Ansoff (2019) wrote that organisations' response to changes in their environment primarily consists of marketing strategy and innovation strategy, a combination he called strategic thrust. Kaplan and Norton (1996, 2001, 2004, 2006) always included innovation as a building block of organisation's overall strategy, be it business or a corporate:
Innovation strategy differs from other strategies by acknowledging that it handles issues characterised by high uncertainty, which require much shorter* feedback loops and governance conductive to rapid adjustment of agreed upon policies and actions.
*Shorter as in terms of months and weeks, not as in "we will revisit it three years from now, when we hire someone to hold a two day strategic planning workshop."
Who is innovation strategy for?
If you are not a large organisation you most likely do not need a separate innovation strategy. Make it a part of your business strategy, and include it in your agenda, but do not spend resources on maintaining a separate strategy.
If you are a large organisation you most likely can benefit from innovation strategy at the corporate and business level, especially if you are burning money on unrelated innovation initiatives.
There is a correlation between size and complexity of organisation and the number of different strategies it has.
A startup or smaller SME can function perfectly fine with a single business strategy, which will most often consist of product and marketing strategy.
Large organisations – as in more than one business unit – have the most to gain from multiple strategies, as it helps them focus and orchestrate their efforts across the group.
In their context, corporate strategy applies to the whole enterprise or group, while business strategy describes offerings and markets of individual business units within the organisation.

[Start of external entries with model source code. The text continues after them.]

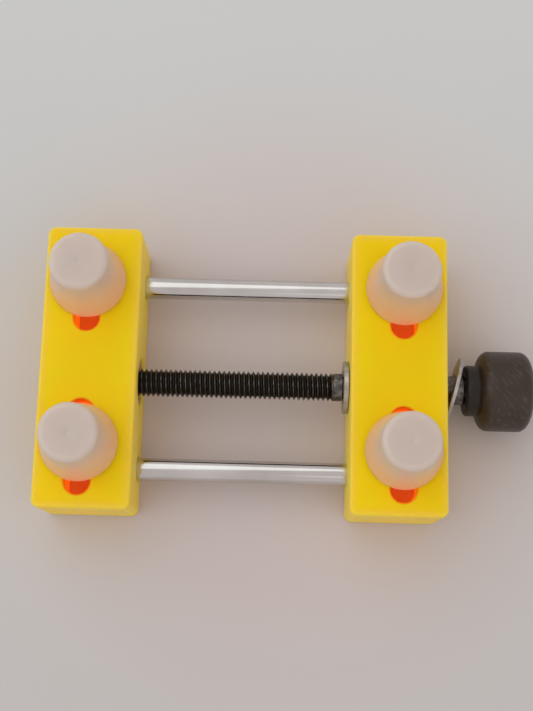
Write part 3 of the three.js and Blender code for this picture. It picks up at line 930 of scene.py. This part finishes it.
def make_camera():
    """The photograph's viewpoint, almost straight above and turned by about a degree."""
    data = bpy.data.cameras.new("camera")
    data.lens = CAMERA_LENS
    data.clip_start = 5 * MM
    data.clip_end = 10
    camera = bpy.data.objects.new("camera", data)
    bpy.context.scene.collection.objects.link(camera)
    turn, tilt = math.radians(CAMERA_AZIMUTH), math.radians(CAMERA_ELEVATION)
    back = Vector((math.sin(turn) * math.cos(tilt), -math.cos(turn) * math.cos(tilt), math.sin(tilt)))
    aim = (CAD_BOX[0] + CAD_BOX[1]) / 2 + AIM_OFFSET
    camera.location = aim + back * CAMERA_DISTANCE
    camera.rotation_mode = "QUATERNION"
    level = (-back).to_track_quat("-Z", "Y")
    camera.rotation_quaternion = level @ Matrix.Rotation(math.radians(CAMERA_ROLL), 3, "Z").to_quaternion()
    bpy.context.scene.camera = camera


def make_floor():
    mesh = bmesh.new()
    bmesh.ops.create_grid(mesh, x_segments=8, y_segments=8, size=FLOOR_SIZE / 2)
    bmesh.ops.translate(mesh, verts=mesh.verts, vec=(0, 0, -FLOOR_DROP))
    floor = object_of("floor", mesh, floor_paint())


def make_light(name, place, size, watts, colour):
    """A rectangular light that faces the middle of the tool."""
    data = bpy.data.lights.new(name, "AREA")
    data.shape = "RECTANGLE"
    data.size, data.size_y = size
    data.energy = watts
    data.color = colour
    light = bpy.data.objects.new(name, data)
    bpy.context.scene.collection.objects.link(light)
    light.location = place
    light.rotation_mode = "QUATERNION"
    light.rotation_quaternion = (LIGHT_TARGET - light.location).to_track_quat("-Z", "Y")


def make_lights():
    make_light("key", Vector((-0.5, 0.2, 0.7)), (1.7, 1.1), 3.7, (0.94, 1.0, 1.0))
    make_light("fill", Vector((0.5, -0.45, 0.5)), (0.9, 0.9), 0.8, (1.0, 0.96, 0.93))
    world = bpy.data.worlds.new("studio")
    bpy.context.scene.world = world
    world.use_nodes = True
    background = world.node_tree.nodes["Background"]
    background.inputs["Color"].default_value = (1.0, 0.93, 0.91, 1)
    background.inputs["Strength"].default_value = 0.64
    bpy.context.scene.view_settings.view_transform = "Standard"


make_camera()
make_floor()
make_lights()
jaw("right", "fixed_jaw")
jaw("left", "sliding_jaw")
for rod_row in ROWS:
    guide_rod(rod_row)
lead_screw()
knob()
thrust_washer()
retaining_clip()
threaded_insert()
for peg_row in ROWS:
    for peg_side in SIDES:
        peg(peg_row, peg_side)
        peg_stud(peg_row, peg_side)
        peg_nut(peg_row, peg_side)
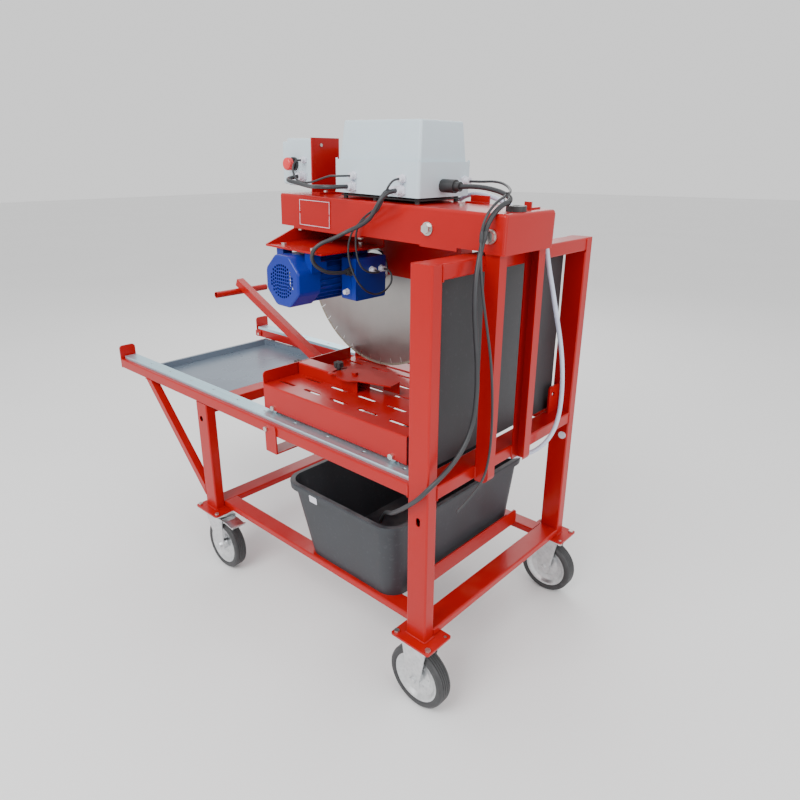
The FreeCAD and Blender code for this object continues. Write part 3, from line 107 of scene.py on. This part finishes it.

Ultimately, I agree with Pisano's (2015) argument that defining innovation strategy is the job of the most senior leaders, as they are the only ones who can orchestrate it across the whole organisation.
Andrews, K. R. (1987). The concept of corporate strategy (3rd ed). Irwin.
Ansoff, H. I., Kipley, D., Lewis, A., Helm-Stevens, R., & Ansoff, R. (2019). Implanting strategic management (3rd ed.). Springer.
Bungay, S. (2011). The art of action: How leaders close the gaps between plans, actions, and results (1st ed). Nicholas Brealey Pub.
Jarillo, J. C. (2003). Strategic logic. Palgrave Macmillan.
Kaplan, R. S., & Norton, D. P. (1996). The balanced scorecard: Translating strategy into action. Harvard Business School Press.
Kaplan, R. S., & Norton, D. P. (2001). The strategy-focused organization: How balanced scorecard companies thrive in the new business environment. Harvard Business School Press.
Kaplan, R. S., & Norton, D. P. (2004). Strategy maps: Converting intangible assets into tangible outcomes. Harvard Business School Press.
Kaplan, R. S., & Norton, D. P. (2006). Alignment: Using the balanced scorecard to create corporate synergies. Harvard Business School Press.
Pisano, G. P. (2015). You need an innovation strategy. Harvard Business Review, 93(6), 44–54.
Rumelt, R. P. (2011). Good strategy, bad strategy: The difference and why it matters (1st ed). Crown Business.